* _WHAT YOU WILL DO_
Repeat the material exactly, every line of it.

------ COLLECTED DATA ------

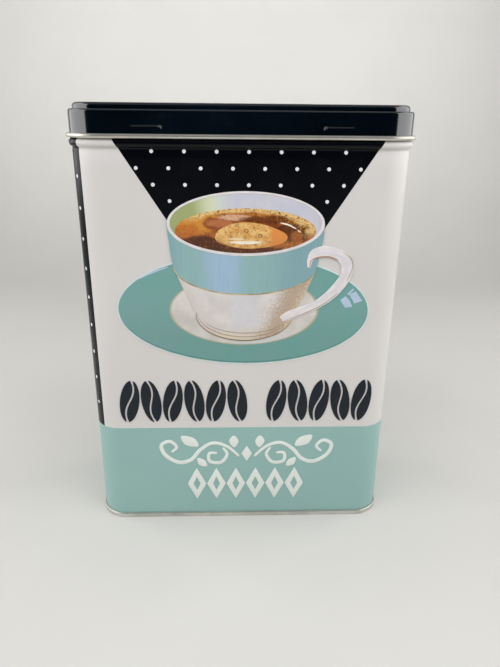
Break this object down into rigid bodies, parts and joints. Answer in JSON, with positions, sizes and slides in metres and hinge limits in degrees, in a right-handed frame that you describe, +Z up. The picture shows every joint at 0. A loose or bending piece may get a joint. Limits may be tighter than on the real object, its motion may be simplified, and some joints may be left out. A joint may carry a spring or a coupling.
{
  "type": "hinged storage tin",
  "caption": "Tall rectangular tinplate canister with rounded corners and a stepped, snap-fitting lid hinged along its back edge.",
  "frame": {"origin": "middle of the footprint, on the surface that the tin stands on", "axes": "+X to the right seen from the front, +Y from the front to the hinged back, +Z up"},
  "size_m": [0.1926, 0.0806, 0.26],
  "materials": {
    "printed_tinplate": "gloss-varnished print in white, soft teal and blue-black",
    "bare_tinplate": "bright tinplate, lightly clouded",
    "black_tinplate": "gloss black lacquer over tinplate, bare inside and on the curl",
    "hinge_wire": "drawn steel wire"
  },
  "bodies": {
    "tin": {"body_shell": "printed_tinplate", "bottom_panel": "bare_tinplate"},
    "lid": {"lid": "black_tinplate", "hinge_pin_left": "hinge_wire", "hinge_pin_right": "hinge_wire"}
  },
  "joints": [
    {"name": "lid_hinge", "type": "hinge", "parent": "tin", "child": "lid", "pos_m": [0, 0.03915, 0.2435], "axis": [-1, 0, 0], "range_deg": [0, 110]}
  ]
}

------

* _SOLUTION_
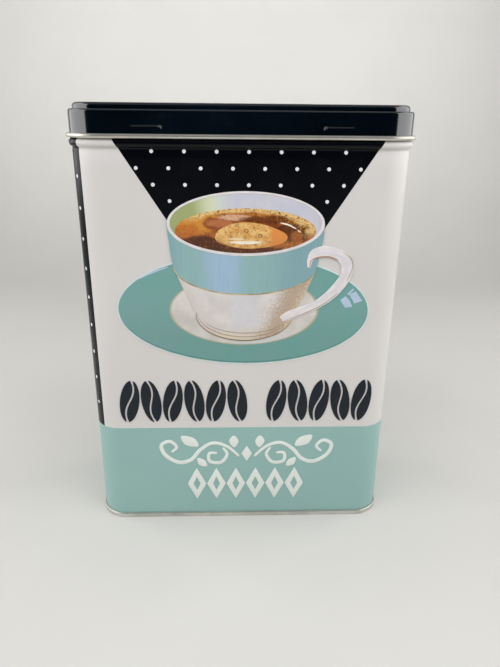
Break this object down into rigid bodies, parts and joints. Answer in JSON, with positions, sizes and slides in metres and hinge limits in degrees, in a right-handed frame that you describe, +Z up. The picture shows every joint at 0. A loose or bending piece may get a joint. Limits may be tighter than on the real object, its motion may be simplified, and some joints may be left out. A joint may carry a spring or a coupling.
{
  "type": "hinged storage tin",
  "caption": "Tall rectangular tinplate canister with rounded corners and a stepped, snap-fitting lid hinged along its back edge.",
  "frame": {"origin": "middle of the footprint, on the surface that the tin stands on", "axes": "+X to the right seen from the front, +Y from the front to the hinged back, +Z up"},
  "size_m": [0.1926, 0.0806, 0.26],
  "materials": {
    "printed_tinplate": "gloss-varnished print in white, soft teal and blue-black",
    "bare_tinplate": "bright tinplate, lightly clouded",
    "black_tinplate": "gloss black lacquer over tinplate, bare inside and on the curl",
    "hinge_wire": "drawn steel wire"
  },
  "bodies": {
    "tin": {"body_shell": "printed_tinplate", "bottom_panel": "bare_tinplate"},
    "lid": {"lid": "black_tinplate", "hinge_pin_left": "hinge_wire", "hinge_pin_right": "hinge_wire"}
  },
  "joints": [
    {"name": "lid_hinge", "type": "hinge", "parent": "tin", "child": "lid", "pos_m": [0, 0.03915, 0.2435], "axis": [-1, 0, 0], "range_deg": [0, 110]}
  ]
}